In each of our nations, we face the reality of a battle.  The letter of Ephesians reminds us, it is a struggle not against flesh and blood, but against principalities and powers in the heavenly realms.  This battle and the evil forces behind the battle manifests in abortion, infanticide, genocide, government corruption, the sex trade industry, the abuse and neglect of the poor and all the darkness that robs humanity of its dignity and brings about a culture of death.  As such, we are called and empowered by the Holy Spirit to do warfare in prayer but also in bringing to bear ministry to women in crisis, strengthening families, feeding the hungry, visiting those in prison, being a voice the the innocent voiceless, and, like the Lord Jesus whom we serve, identifying ourselves with the victims of abuse and injustice in whatever form of predatory tyranny it manifests.  In Lent, we open ourselves to the power and gifts of the Holy Spirit not as means of entertaining the saved but of being healing and reconciliation for the lost and to the nations.

We also are aware that in this battle we will face persecution, the temptation to avoid that persecution for the sake of comfort, and the trial to give into the very evil that we are called upon to wage war.  We will, within ourselves, often times be called to fight off the weariness, discouragement, and frustrations of the war.  Yet, we understand in the midst of it all that the battle we wage is the Lord’s battle and He is forever with us, forever in us, forever for us, and forever working in us and through us. This continues as we participate in His cross and resurrection.  In Lent, we open our hearts to the Holy Spirit that will speak to us in those times of struggle.

In all the great wars of the 20th century, military commanders were aware that the troops needed times of rest and relaxation (leave) from the intensity of battle and war.  Without this time not only would the morale of the troops begin to waver, but there would be men and women who would break under the intense pressure of the heat of battle.  These times of relaxation were often described as retreats into revelry and endless parties, but in fact, for most soldiers, they would merely retreat into normality.  These moments were simply a hot shower, a good meal, a warm bed, and relief from the sounds, destruction, and death of war.

On the spiritual journey, our God is forming in us the image and likeness of Christ, restoring in us the fullness of the image of God in humanity. It is easy to get sidetracked or to give in to the various temptations.  Lent then is a good and holy season that is a welcome time of reflection.  The fire and wind of the Holy Spirit comes to us in love and builds in our hope.  The Holy Spirit in the season of Lent refreshes us with purifying waters reminding us of our cleansing in Baptism.  The Holy Spirit, during the season of Lent brings us over and over again to the Eucharist where we participate in the great events of cross, resurrection, ascension and the eschatological meal of eternity.  We come to where Christ Jesus is present under the elements of bread and wine.  It is a “leave” and “retreat” to be made new and refreshed.
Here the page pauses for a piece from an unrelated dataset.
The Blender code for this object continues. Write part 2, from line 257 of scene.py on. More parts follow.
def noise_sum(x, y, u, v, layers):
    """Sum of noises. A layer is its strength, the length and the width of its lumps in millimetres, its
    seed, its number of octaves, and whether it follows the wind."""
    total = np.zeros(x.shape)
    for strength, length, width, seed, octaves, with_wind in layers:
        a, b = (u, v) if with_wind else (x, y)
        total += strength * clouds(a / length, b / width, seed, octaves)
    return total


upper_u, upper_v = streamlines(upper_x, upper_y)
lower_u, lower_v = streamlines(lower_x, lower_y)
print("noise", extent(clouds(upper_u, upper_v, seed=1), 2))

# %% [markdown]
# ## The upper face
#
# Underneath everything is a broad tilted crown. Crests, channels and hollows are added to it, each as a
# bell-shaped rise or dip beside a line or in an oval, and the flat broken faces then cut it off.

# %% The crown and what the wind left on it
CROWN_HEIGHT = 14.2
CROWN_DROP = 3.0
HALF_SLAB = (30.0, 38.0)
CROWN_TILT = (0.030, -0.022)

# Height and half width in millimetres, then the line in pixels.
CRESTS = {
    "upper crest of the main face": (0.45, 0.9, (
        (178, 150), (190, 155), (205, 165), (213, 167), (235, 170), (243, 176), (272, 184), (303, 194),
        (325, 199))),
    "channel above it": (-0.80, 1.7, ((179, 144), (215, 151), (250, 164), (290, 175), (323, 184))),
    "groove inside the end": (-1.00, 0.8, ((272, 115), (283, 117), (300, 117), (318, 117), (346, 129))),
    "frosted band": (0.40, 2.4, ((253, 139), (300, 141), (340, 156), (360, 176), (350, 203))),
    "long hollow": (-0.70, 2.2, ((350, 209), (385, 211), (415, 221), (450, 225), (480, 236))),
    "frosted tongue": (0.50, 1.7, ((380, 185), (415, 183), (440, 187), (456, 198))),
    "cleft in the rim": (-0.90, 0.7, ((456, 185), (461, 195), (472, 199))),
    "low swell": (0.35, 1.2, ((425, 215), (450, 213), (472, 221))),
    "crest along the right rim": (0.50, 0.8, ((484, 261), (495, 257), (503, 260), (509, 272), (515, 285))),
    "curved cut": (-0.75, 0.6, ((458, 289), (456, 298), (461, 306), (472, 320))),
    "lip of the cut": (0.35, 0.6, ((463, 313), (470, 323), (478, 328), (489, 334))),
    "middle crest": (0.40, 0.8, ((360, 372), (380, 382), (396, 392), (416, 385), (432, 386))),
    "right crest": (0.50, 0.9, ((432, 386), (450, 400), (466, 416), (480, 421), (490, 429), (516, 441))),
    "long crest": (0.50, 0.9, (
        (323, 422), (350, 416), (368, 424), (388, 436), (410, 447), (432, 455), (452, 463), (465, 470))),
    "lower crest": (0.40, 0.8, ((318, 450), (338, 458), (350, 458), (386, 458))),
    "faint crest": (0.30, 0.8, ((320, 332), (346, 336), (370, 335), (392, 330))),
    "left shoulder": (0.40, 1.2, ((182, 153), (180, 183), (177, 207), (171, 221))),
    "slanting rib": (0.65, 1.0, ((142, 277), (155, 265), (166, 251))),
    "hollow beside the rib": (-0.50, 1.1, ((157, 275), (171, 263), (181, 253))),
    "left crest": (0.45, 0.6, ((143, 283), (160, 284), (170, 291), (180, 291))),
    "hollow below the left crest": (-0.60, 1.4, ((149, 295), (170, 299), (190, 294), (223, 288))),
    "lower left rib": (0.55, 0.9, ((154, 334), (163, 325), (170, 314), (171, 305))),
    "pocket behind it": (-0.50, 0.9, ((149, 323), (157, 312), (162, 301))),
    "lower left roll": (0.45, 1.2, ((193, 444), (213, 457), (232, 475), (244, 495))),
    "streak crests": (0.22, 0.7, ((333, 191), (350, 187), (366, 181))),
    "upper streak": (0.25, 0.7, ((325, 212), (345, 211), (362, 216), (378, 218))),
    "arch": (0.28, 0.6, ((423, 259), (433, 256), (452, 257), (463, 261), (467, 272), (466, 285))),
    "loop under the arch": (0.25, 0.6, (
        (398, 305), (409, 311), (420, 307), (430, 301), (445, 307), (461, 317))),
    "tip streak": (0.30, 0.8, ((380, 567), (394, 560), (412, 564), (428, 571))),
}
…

Lent is a hopeful season because we enter knowing that in our desperation and in our powerlessness that the strength of God is made known.  We must never embrace or welcome the horrors of poverty, genocide, tyranny, infanticide, immorality, or any form of evil as normal or as a means to renewal.  Yet, the ancient journey reminds us that “the blood of the martyrs is the seed of the Church” and if we unite our suffering with Christ, we share in the power of His resurrection.  As we draw close to Jesus (and He has already drawn close to us) the Holy Spirit pours into our heart a love that will not disappoint us.

We must allow His love to penetrate our hearts so that in the days of fasting and pray we come to genuine and real repentance of the fact that we have sinned against God and humanity.  It must be repentance that leads us to an amendment of our life as individuals and as a Church.  It is in turning to Christ Jesus that grace is there for us to be transformed and encounter His joy.

My prayer is that out of this season of Lent and the Paschal season, we will be renewed, refreshed and empowered to go about the work of Christ where ever we find ourselves.  In so many cases, the darkness is very dark around us.  The battle is fierce, and it is so easy to think that the enemy is winning.  But let me assure you, that the light is brighter and the enemy is one who is defeated and we are living in the victory won by Jesus.  So, I can pray for you, and I ask you to pray for me, to have a holy Lent.